>> Begin
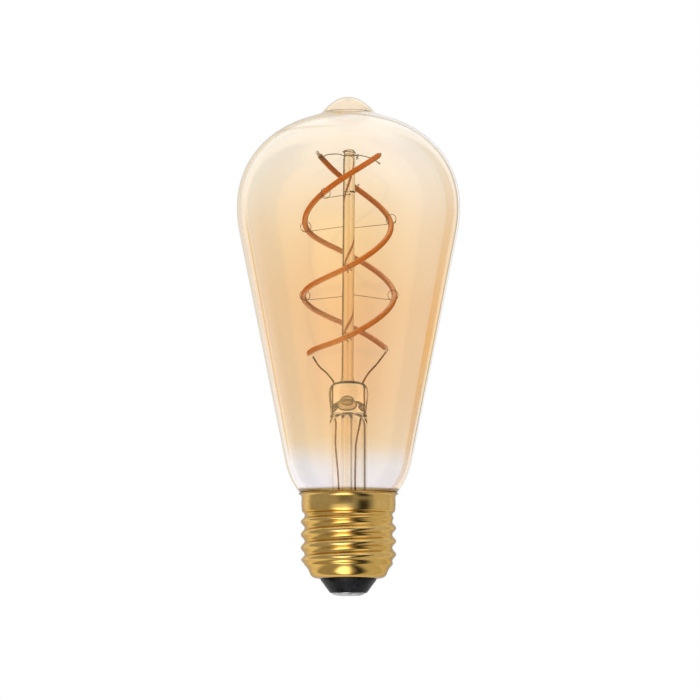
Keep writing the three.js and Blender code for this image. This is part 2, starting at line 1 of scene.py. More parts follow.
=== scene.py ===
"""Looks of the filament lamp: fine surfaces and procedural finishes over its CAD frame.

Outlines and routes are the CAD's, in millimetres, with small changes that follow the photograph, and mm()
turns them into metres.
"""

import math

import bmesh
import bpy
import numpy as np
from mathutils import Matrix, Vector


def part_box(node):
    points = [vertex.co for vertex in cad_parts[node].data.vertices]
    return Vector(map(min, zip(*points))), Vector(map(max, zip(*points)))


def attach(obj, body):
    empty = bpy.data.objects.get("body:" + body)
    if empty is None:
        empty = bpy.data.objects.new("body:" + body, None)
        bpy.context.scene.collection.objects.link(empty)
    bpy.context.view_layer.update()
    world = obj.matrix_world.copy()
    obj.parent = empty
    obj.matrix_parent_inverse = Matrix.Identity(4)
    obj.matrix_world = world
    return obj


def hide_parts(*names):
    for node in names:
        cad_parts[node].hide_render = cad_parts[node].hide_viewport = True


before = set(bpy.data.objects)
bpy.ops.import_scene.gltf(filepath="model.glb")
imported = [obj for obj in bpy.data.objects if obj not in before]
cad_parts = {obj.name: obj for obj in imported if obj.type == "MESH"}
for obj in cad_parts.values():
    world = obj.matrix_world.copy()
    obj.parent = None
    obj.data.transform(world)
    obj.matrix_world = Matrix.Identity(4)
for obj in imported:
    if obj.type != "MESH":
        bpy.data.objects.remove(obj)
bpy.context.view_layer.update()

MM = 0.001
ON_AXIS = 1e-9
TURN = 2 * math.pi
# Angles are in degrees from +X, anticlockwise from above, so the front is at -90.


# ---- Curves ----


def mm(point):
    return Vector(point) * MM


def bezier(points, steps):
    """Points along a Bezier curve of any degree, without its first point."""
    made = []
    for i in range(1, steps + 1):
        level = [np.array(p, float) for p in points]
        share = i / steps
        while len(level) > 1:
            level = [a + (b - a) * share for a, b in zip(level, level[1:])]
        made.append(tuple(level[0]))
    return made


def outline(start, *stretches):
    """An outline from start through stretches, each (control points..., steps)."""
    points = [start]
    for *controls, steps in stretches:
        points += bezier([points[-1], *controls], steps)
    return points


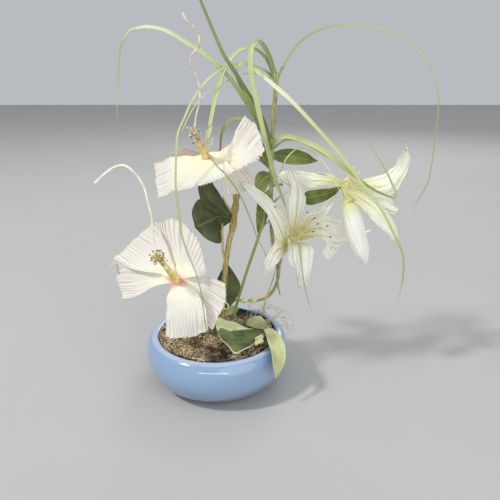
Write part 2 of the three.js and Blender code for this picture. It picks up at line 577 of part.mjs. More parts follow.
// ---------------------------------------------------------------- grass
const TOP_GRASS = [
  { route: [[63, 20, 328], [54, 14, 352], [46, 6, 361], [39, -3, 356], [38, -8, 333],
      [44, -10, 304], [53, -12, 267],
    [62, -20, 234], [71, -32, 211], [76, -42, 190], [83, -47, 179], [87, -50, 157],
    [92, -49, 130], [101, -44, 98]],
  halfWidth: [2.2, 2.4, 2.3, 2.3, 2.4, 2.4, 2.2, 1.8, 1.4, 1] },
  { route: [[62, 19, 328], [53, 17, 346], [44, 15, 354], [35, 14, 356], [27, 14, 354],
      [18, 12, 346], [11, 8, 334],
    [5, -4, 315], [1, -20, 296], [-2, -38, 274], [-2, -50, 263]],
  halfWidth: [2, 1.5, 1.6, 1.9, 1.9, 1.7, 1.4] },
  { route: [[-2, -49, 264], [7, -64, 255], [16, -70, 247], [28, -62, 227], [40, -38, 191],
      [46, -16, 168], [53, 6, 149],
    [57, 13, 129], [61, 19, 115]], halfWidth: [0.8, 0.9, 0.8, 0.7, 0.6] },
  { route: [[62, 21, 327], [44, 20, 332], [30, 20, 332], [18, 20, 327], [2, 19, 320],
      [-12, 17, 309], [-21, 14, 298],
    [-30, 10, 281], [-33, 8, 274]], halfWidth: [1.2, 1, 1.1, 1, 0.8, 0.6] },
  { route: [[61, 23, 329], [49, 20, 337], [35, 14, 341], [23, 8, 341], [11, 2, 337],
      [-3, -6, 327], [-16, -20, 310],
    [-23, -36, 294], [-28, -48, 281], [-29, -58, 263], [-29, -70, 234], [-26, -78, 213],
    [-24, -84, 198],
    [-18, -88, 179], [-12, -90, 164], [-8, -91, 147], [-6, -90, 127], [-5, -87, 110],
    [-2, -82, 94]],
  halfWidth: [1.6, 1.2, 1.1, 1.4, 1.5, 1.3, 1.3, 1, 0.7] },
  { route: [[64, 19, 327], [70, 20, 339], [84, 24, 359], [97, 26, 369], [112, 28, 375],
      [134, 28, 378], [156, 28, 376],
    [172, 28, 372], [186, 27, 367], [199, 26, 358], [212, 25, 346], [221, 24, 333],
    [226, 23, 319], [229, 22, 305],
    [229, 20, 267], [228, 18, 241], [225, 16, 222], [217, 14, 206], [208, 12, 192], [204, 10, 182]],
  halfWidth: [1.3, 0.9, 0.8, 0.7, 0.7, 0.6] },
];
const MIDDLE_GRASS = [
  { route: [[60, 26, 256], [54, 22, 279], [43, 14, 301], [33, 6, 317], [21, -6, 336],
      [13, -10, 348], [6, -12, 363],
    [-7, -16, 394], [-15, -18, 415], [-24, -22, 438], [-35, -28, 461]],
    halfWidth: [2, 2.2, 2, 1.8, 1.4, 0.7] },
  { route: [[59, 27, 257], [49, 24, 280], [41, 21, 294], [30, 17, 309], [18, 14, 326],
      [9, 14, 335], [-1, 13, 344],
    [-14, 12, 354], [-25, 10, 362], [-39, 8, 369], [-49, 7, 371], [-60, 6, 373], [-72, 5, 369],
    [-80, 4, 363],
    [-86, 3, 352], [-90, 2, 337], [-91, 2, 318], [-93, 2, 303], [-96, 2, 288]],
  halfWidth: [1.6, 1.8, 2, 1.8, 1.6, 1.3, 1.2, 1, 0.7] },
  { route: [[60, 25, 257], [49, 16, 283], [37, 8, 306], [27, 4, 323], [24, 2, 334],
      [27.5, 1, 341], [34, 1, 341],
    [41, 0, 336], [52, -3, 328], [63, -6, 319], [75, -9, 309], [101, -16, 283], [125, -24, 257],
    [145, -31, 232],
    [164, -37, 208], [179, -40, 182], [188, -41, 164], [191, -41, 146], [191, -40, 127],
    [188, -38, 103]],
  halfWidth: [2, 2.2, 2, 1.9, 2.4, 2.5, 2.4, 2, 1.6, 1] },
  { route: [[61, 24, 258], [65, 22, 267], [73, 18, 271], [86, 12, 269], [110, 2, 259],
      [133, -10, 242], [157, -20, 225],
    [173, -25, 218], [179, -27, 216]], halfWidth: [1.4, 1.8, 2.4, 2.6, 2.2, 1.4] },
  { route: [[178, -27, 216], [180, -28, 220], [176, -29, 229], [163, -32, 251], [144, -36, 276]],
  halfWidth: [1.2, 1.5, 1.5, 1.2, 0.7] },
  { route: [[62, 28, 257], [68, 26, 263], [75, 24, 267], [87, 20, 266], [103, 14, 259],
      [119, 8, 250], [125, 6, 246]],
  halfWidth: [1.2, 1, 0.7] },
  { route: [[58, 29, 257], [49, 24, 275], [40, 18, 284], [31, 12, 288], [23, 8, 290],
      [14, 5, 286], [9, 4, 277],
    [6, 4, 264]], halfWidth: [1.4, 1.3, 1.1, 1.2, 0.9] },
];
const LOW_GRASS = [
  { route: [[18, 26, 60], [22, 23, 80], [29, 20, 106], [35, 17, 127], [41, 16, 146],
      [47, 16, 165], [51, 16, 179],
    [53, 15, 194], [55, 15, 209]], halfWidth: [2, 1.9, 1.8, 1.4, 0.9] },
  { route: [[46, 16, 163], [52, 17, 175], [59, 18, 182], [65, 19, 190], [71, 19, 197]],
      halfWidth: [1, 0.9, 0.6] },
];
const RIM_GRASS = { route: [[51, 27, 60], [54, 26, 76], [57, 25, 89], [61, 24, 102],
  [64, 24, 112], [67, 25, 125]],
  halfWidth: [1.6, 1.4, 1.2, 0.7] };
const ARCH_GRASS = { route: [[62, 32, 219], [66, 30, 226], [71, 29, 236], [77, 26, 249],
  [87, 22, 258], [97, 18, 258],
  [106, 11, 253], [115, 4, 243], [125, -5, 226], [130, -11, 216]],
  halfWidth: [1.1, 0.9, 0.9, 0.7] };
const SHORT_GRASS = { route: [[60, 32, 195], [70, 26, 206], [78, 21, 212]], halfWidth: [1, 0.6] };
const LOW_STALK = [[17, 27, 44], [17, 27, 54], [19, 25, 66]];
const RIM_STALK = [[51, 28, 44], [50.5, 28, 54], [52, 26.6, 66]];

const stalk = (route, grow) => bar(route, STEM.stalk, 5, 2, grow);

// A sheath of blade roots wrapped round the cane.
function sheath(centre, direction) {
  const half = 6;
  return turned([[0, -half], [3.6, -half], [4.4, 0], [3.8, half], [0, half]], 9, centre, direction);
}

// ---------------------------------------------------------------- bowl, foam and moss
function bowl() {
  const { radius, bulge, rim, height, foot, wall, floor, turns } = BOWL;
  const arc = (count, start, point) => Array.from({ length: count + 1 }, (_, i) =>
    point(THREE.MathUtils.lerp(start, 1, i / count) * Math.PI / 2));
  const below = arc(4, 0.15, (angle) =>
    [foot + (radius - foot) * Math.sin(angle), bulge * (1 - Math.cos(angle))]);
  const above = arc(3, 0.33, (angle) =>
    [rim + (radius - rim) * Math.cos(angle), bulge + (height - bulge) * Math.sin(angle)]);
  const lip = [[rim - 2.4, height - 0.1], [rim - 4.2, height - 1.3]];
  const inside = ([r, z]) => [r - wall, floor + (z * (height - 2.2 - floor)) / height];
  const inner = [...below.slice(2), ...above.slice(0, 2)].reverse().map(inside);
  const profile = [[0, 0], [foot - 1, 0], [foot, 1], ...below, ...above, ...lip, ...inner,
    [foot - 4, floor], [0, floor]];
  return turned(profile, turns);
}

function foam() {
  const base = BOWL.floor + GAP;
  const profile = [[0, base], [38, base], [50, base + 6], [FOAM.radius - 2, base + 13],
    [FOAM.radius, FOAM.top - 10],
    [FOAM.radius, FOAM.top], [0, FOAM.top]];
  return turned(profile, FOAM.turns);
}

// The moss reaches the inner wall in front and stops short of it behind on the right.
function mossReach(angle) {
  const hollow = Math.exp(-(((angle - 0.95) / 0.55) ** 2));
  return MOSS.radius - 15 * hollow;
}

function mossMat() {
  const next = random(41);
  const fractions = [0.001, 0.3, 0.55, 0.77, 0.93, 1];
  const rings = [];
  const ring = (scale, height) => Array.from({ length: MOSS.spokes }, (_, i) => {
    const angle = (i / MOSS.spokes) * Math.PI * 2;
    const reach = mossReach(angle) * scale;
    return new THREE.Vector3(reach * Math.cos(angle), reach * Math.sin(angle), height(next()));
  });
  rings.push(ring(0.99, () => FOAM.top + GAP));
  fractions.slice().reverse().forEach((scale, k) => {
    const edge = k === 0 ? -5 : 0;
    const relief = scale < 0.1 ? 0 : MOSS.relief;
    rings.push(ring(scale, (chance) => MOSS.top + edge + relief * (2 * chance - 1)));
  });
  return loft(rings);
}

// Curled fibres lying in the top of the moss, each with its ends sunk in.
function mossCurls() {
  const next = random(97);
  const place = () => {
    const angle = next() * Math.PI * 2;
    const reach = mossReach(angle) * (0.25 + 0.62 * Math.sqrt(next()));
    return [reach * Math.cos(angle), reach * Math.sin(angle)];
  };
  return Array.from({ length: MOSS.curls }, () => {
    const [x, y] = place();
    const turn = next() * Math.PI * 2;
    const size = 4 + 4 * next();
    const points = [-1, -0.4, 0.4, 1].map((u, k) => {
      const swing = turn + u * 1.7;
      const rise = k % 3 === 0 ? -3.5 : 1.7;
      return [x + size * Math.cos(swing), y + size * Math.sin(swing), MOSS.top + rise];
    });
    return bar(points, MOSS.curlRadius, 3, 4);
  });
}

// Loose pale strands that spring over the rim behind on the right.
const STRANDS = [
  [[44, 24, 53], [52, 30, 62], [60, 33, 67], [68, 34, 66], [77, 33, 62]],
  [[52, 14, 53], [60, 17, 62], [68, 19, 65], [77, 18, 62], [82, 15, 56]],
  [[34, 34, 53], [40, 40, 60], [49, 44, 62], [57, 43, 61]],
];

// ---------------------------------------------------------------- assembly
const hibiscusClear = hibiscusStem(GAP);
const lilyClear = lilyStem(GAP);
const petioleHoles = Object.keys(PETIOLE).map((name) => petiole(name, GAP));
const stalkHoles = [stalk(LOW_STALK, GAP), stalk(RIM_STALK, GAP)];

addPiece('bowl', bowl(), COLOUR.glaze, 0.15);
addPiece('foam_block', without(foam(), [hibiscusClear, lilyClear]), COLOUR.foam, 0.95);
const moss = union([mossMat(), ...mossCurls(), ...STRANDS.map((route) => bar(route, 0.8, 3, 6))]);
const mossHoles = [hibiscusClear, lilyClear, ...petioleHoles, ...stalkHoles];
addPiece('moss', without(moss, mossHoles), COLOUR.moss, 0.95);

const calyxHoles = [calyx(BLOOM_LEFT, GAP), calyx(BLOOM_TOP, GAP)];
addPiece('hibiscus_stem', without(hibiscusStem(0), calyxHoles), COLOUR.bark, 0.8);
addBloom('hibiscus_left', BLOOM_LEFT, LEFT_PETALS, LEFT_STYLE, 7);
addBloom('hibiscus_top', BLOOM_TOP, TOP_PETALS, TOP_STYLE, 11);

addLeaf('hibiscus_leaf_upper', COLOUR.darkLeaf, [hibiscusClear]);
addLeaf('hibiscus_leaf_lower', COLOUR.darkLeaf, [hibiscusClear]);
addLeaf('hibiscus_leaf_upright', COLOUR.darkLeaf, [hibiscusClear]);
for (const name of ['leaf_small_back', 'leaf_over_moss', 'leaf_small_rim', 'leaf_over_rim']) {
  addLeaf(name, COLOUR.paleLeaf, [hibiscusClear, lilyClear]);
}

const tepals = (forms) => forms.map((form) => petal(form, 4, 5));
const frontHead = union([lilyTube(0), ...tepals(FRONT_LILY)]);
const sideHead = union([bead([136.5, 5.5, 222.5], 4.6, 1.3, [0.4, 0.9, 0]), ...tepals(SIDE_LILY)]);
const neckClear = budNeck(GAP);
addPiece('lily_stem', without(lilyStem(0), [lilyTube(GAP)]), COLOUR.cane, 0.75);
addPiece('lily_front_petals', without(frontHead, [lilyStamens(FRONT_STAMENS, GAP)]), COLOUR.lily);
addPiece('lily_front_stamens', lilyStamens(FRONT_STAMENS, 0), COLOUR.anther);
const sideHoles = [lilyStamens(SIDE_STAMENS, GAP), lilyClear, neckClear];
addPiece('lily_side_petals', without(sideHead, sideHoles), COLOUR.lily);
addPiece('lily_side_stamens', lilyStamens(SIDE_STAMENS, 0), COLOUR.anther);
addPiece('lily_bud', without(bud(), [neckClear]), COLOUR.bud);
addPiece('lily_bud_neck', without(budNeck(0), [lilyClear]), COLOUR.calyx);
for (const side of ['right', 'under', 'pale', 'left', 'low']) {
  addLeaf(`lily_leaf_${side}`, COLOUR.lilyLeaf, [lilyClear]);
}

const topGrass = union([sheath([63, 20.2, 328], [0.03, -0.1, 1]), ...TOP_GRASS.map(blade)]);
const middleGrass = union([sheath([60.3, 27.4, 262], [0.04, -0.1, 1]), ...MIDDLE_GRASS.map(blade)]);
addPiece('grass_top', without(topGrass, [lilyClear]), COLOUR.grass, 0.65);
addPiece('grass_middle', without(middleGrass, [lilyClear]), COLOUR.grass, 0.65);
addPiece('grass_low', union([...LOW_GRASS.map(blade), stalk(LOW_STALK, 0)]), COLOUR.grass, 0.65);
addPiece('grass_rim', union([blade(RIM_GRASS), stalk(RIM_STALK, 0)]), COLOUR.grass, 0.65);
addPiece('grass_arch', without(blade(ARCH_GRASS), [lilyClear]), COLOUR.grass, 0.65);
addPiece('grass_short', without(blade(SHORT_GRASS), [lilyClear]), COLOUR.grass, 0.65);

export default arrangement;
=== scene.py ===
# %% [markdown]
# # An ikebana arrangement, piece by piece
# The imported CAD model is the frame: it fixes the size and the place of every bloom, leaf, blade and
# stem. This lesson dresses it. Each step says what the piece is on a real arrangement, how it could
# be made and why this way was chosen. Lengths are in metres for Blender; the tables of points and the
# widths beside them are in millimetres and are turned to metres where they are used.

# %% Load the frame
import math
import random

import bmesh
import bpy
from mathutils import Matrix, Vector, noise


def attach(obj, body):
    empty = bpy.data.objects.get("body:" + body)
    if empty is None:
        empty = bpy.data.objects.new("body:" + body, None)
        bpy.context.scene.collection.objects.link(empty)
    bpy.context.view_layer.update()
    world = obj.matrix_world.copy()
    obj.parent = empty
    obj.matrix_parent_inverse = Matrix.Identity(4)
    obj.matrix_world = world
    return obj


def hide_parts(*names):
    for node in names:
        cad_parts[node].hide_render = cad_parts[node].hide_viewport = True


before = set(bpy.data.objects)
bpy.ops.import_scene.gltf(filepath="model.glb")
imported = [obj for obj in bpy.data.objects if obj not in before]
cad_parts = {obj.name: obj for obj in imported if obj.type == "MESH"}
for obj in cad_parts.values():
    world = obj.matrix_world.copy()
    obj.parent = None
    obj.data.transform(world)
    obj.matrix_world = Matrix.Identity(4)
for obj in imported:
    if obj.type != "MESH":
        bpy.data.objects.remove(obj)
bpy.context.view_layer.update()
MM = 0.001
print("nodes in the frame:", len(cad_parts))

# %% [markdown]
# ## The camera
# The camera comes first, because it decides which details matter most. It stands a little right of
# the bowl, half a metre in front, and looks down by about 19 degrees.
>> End
■ **Short problem**
Looking at the material above, please copy exactly every line from its first line through the line containing "its CAD frame.", with both ends included and nothing else.

■ **The completed task**
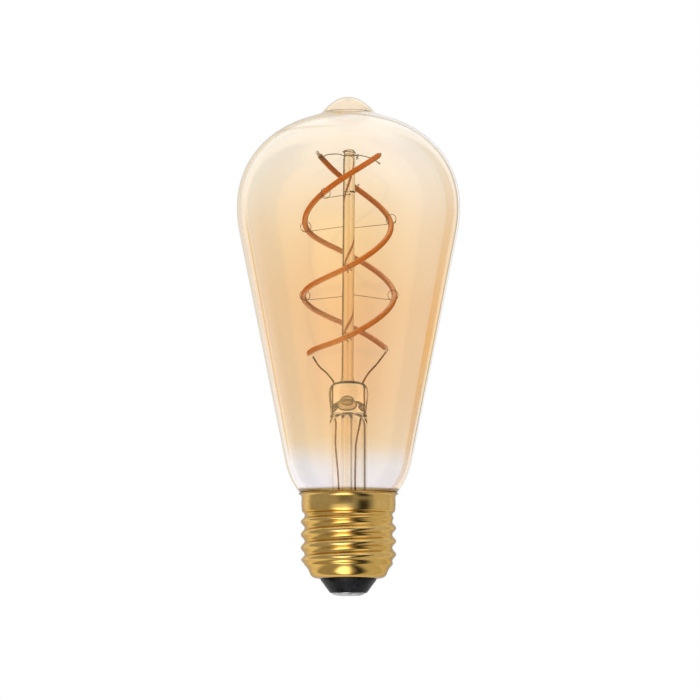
Keep writing the three.js and Blender code for this image. This is part 2, starting at line 1 of scene.py. More parts follow.
=== scene.py ===
"""Looks of the filament lamp: fine surfaces and procedural finishes over its CAD frame.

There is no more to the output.